Teller, Orahood & Morgan, for appellant.

Thomas Ward, Jr., and Thomas Mitchell, for appellee.

HAYT C.J. (after stating the facts).

In the arguments before this court, both oral and written, the decision of the trial court that the burden of proof was upon the plaintiff, and that he was for this reason entitled to open and close the introduction of evidence and the arguments to the jury, is the question to which counsel have given their principal attention. The record shows that before the introduction of any testimony the defendant moved the court to be allowed 'the opening and closing arguments,' which motion was denied, and the ruling of the court duly excepted to. It does not appear that defendant thereafter renewed such application until after the verdict of the jury was returned, but in his motion for a new trial the refusal of the court to allow him 'the opening and closing in this case' is given as a ground of error. Plaintiff contends that the ruling of the court in this regard is free from error--First, for the reason that the defendant, in the first instance, asked only to be allowed the opening and closing arguments, and did not specifically ask to be allowed to open and close the case; second, that, if he had claimed the right to open and close the case, this could not properly have been sustained, as under the issues the burden of proof was upon the plaintiff, and that he (plaintiff) was consequently entitled to open and close. Strictly speaking, the motion should have been for permission to open and close the case, instead of for the 'opening and closing arguments,' the arguments being merely incidental to the right to so open and close the evidence; but, for the purposes of this review, we shall treat the motion made as sufficient to raise the question of the burden of proof.

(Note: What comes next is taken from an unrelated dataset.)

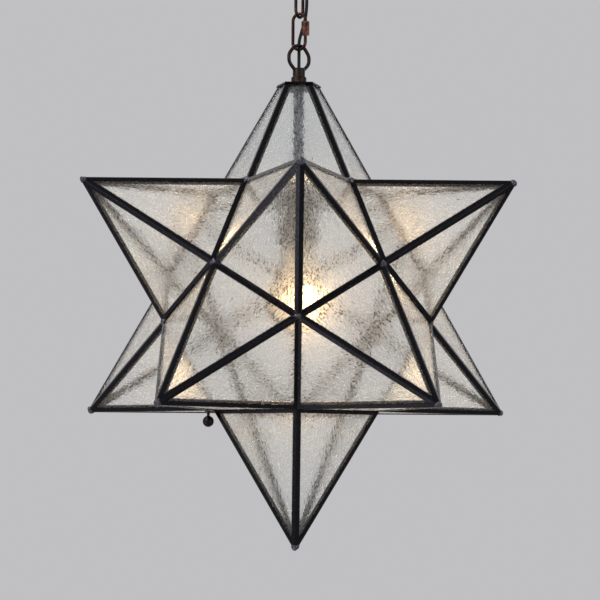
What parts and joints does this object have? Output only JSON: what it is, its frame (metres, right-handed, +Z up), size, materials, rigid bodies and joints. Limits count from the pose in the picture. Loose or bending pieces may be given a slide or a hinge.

The plaintiff in his complaint avers that he performed certain services under a contract with the defendant by the terms of which the defendant became indebted to plaintiff, etc., and that after the services were rendered an account was stated between them showing a balance 'due from the defendant to the said plaintiff of $7,173.55.' The defendant admits the contract as stated by plaintiff, admits that he owes the amount, but denies that he owes it to plaintiff, and alleges that it is payable to plaintiff's father, James F Ferguson. In other words, the defendant admits the plaintiff's cause of action, with the exception of the accounting, and that the unpaid balance was due plaintiff; but he did not admit the whole of plaintiff's case. The plaintiff avers that this balance was due him. The defendant says, in effect, that it was not due the plaintiff, because, by the terms of the contract, it was expressly made payable to plaintiff's father. This answer is in the nature of an argumentative denial. The same facts could have been shown under a general denial. Under a general denial, the burden of proof is always upon the plaintiff, and the form in which this denial is made in this case did not shift the burden. The defendant claims that this answer was framed for the purpose of giving him the opening and closing of the case, but the substance and effect of the issue is more to be regarded than the mere form of the pleading. 1 Greenl. Ev. § 74. The case, as made by the pleadings, in its essential particulars is quite similar to that of Field v. Knapp, 108 N.Y. 87, 14 N.E. 829. In that case the plaintiff alleged that an account...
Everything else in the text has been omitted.